Unemployment is and will be at horrible levels, which means that job seekers in the market include some really talented people who are out of job despite their skills. This includes experienced people from similar companies that faced financial troubles or graduates from top schools that would otherwise join the more prestigious companies, and all of them are willing to do their best to get a job at a stable company. If you have managed to steer clear of immediate danger, this is possibly the best time to make a few good hires, or to find highly skilled people willing to do some freelance/contractor work for you.

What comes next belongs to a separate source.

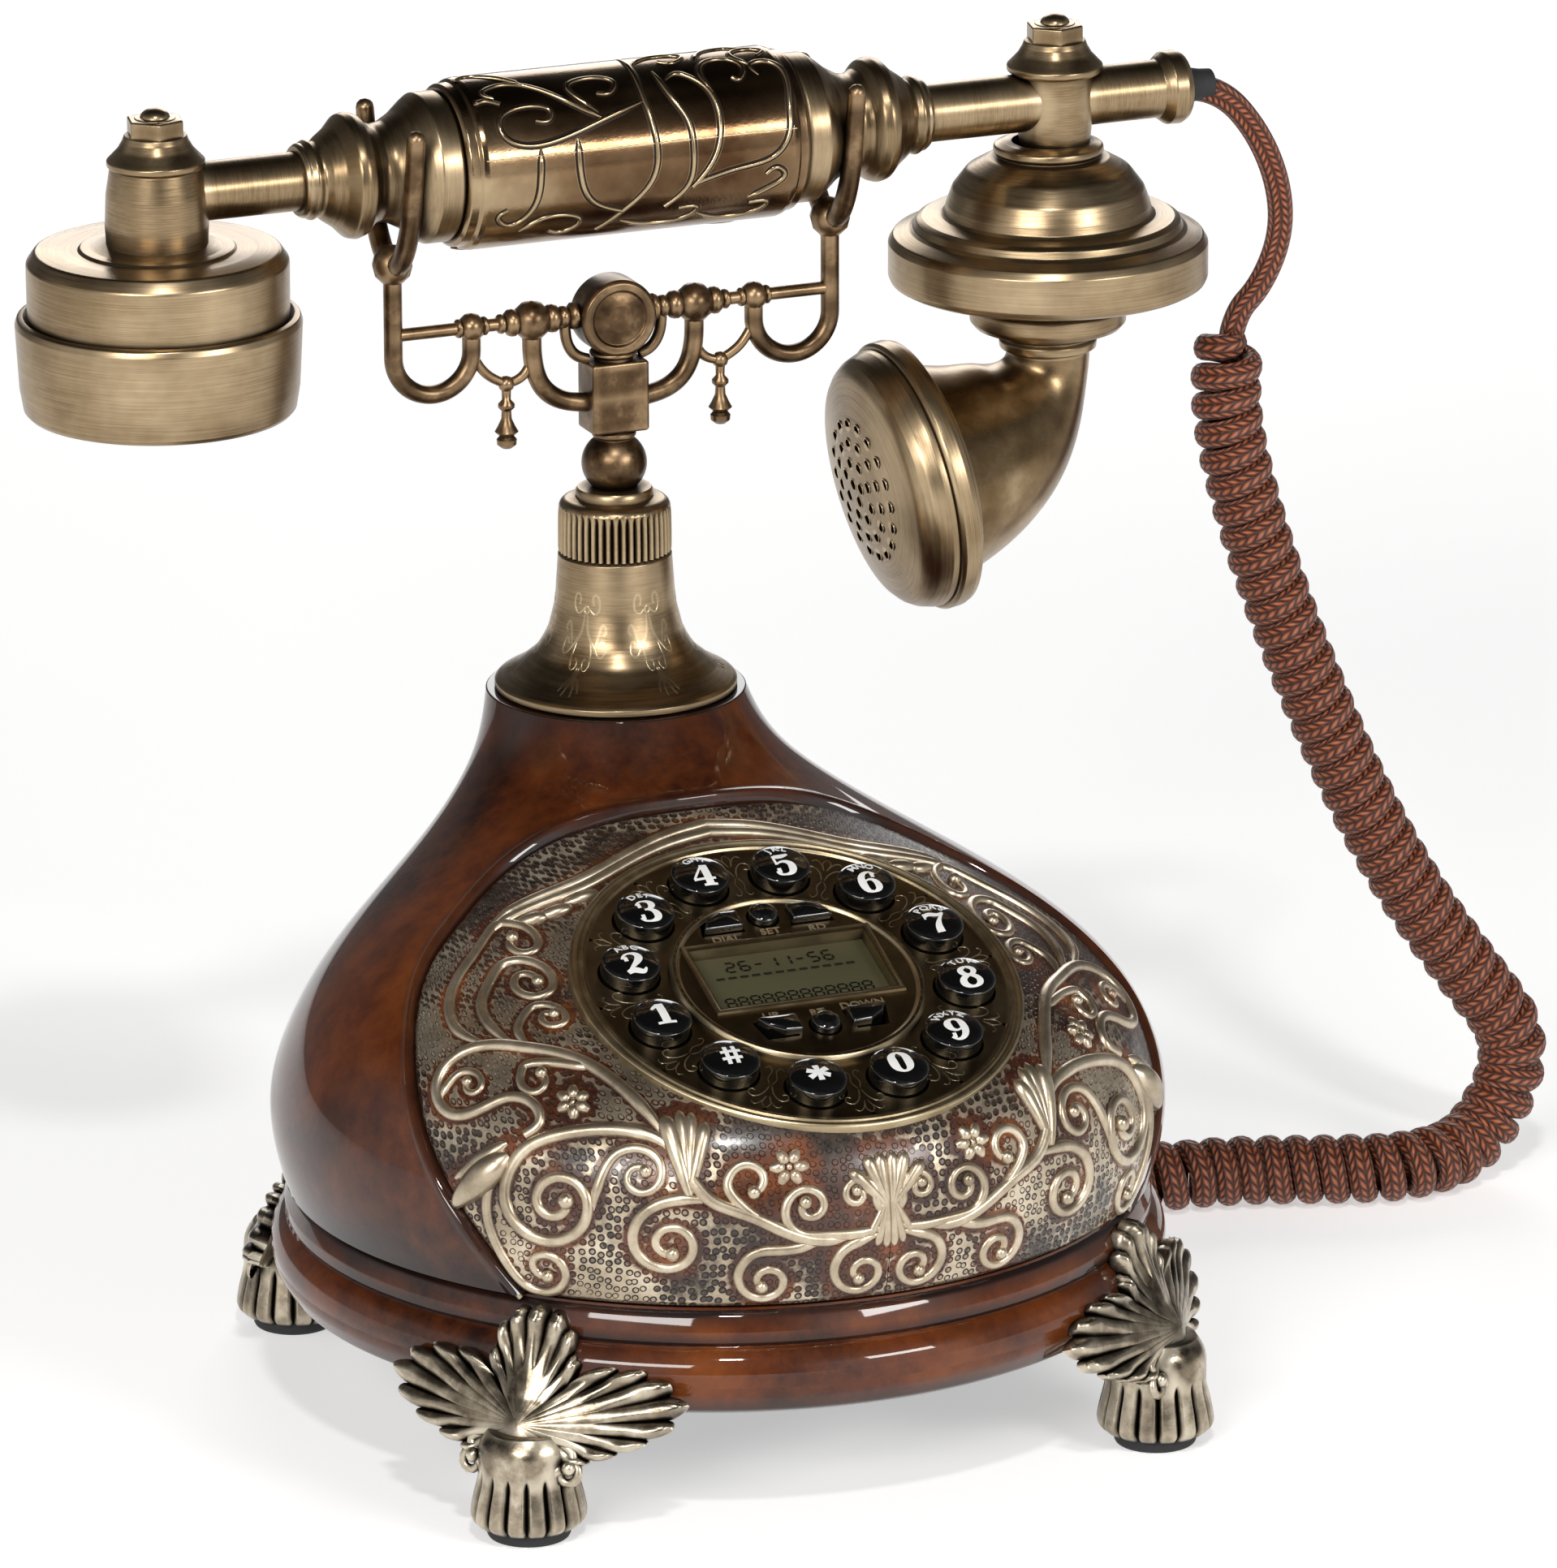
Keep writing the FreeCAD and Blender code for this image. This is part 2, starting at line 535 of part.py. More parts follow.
def make_bell():
    bell = turned("bell_collar", [
        ("sleeve_r + 0.15", "bell_tall"), ("sleeve_r + 0.15", 20), (12.6, 12), (22, 2.6), ("bell_rim - 3", 0),
        ("bell_rim", 0), ("bell_rim", 2.0), ("bell_rim - 4.8", 5.0), ("bell_rim - 9.2", 8.4, -0.5),
        ("bell_rim - 12.0", 12.8, -0.5), ("bell_top_r + 0.65", 20, -0.4), ("bell_top_r", "bell_tall")])
    place(bell, 0, "neck_y", "bell_z")
    nut = turned("knurled_nut", [
        ("post_r + post_fit", 0), ("sleeve_r", 0), ("sleeve_r", 36.2), ("nut_r", 36.2), ("nut_r", 46.2),
        ("nut_r - 2", 48.2, 0.4), ("washer_r", 48.5), ("washer_r", 50.3), ("washer_r - 0.7", 51, 0.2),
        ("post_r + post_fit", 51)])
    place(nut, 0, "neck_y", 143)


def make_post():
    """The sliding post: foot, spring flange, shaft, ball and neck."""
    post = turned("cradle_post", [
        (0, 0), (3, 0), (3, 22.1), (8.2, 22.1), (8.2, 25.1), ("post_r", 25.1), ("post_r", 84.5),
        (7.0, 86.5, 0.5), (7.0, 92, 0.9), (4.35, 94.2, 0.5), (4.35, 96.6), (0, 96.6)])
    place(post, 0, "neck_y", 110.8)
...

The economic crisis is not the end of the world. A reshaped economy will gradually emerge out of the rabble and the most resilient companies can gain a lot in the process if they play their cards right. If your bring your finances in control this gives you tremendous leverage in a market where stability, cash in hand, timely payments, job security and track record for survival are going to be valued highly. Negotiate better prices from companies in need of your business. Snatch business from faltering competitors. Get the best people from shaky or failed companies. Use the circumstances as an opportunity to review and improve your business, open up to foreign markets, drop products that are no longer viable. Remember that so long as you can survive the storm, you will probably have many opportunities to come out stronger. You just won’t be able to do this with “business as usual”.